Attempts to reach a political arrangement
The alternative is a U.S.-led political process between Israel and the Lebanese government that does not directly include Hezbollah. Senior Lebanese officials said even the Lebanese president uses a mediator to pass messages to Hezbollah rather than maintaining direct contact with the organization.
Washington recently hosted rare direct talks at ambassador level between Israel and Lebanon. At the same time, it is bringing together IDF and Lebanese army officials to improve security coordination between them against Hezbollah.
According to senior Lebanese officials, President Trump asked to arrange a meeting between Lebanese President Joseph Aoun and Israeli Prime Minister Benjamin Netanyahu. Aoun opposed the move, because he sees it as too great a political risk.
However, those officials said Aoun understands that Israel wants to ensure the security of its northern communities and make sure the Lebanese army is the only force operating on the Lebanese side of the border. They said Aoun supports a process under which Israel would gradually withdraw from areas it controls, and the Lebanese army would enter in its place and establish control there. That is effectively the arrangement Israel and Lebanon agreed to last week.
On Thursday, Israeli forces withdrew from the village of Dibil in southern Lebanon, and Lebanese army forces moved in.
Senior Lebanese officials believe the war has created another opportunity for the government. While Hezbollah points to the presence of Israeli soldiers on Lebanese soil as proof that its weapons are needed to defend the country, the destruction left by the war and the embarrassing infiltration of Israeli intelligence into the organization’s ranks have damaged its standing, even among Shiites.
The United States has pledged to help strengthen the Lebanese army, but for now the army is still not the strongest force on the ground.

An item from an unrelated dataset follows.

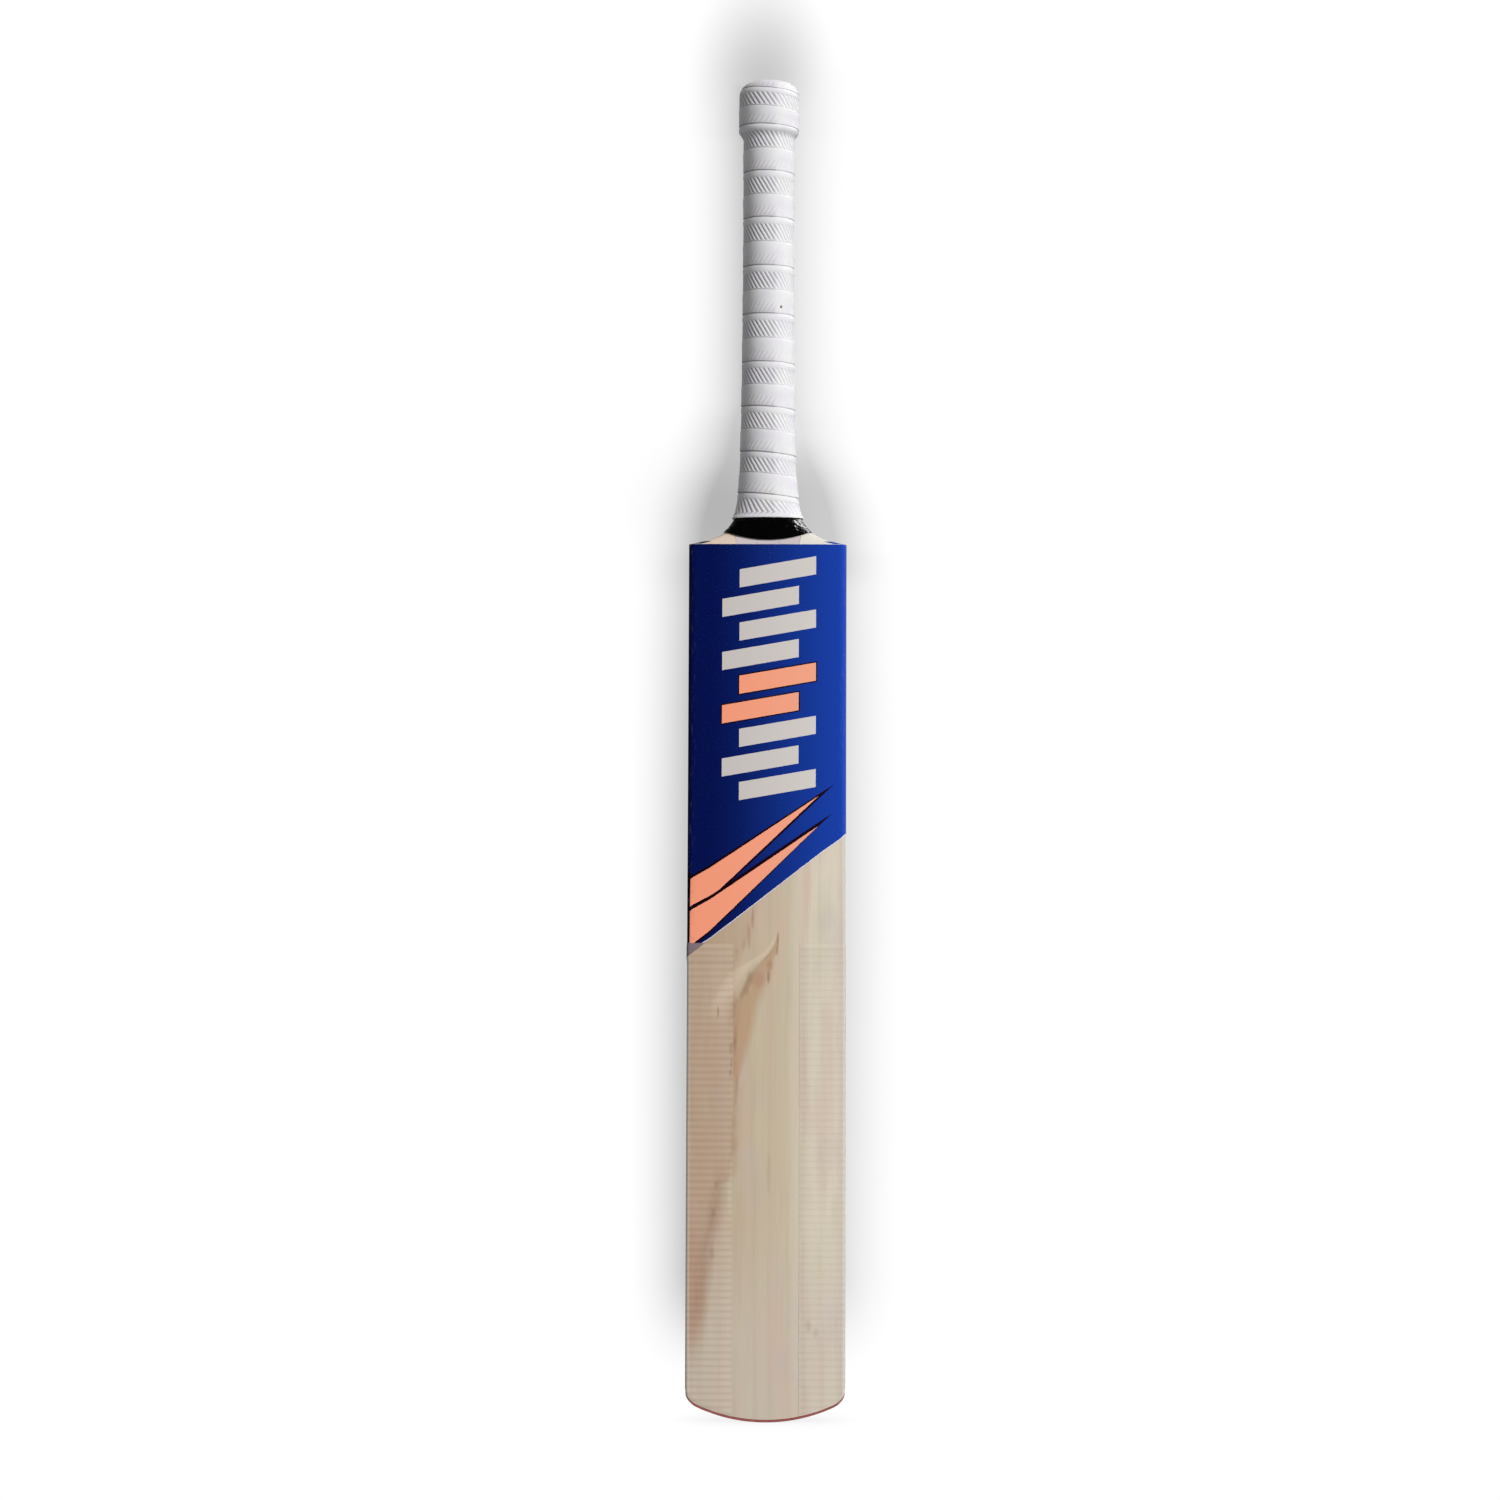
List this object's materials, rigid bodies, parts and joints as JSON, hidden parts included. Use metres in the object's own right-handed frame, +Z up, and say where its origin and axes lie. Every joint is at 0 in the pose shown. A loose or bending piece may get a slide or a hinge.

Above Beirut, the constant buzz of Israeli drones can be heard, along with the steady noise of diesel generators operating under loose oversight. For many in Lebanon, these are daily reminders of the government’s weakness.
Routine law enforcement has also become a challenge. In April, security forces entered a Sunni neighborhood in Beirut to arrest a generator operator suspected of violating regulations. The forces fired into the air as they entered, and clashes broke out after local residents blocked the streets. According to residents, if the government does not enforce the law on Hezbollah, there is no reason for Sunnis to obey it.
“The public is fed up with selective and inconsistent law enforcement,” said Waddah Sadek, the lawmaker representing the neighborhood where the clashes took place. “The Sunnis in Beirut are sending a message: ‘Look, we can block roads too.’”
These tensions continue to trouble many Lebanese who lived through the country’s previous chaotic civil war.
“The ingredients for an outbreak of civil unrest are already there,” said Hilo, the former Lebanese general. “The emotional tensions are increasing.”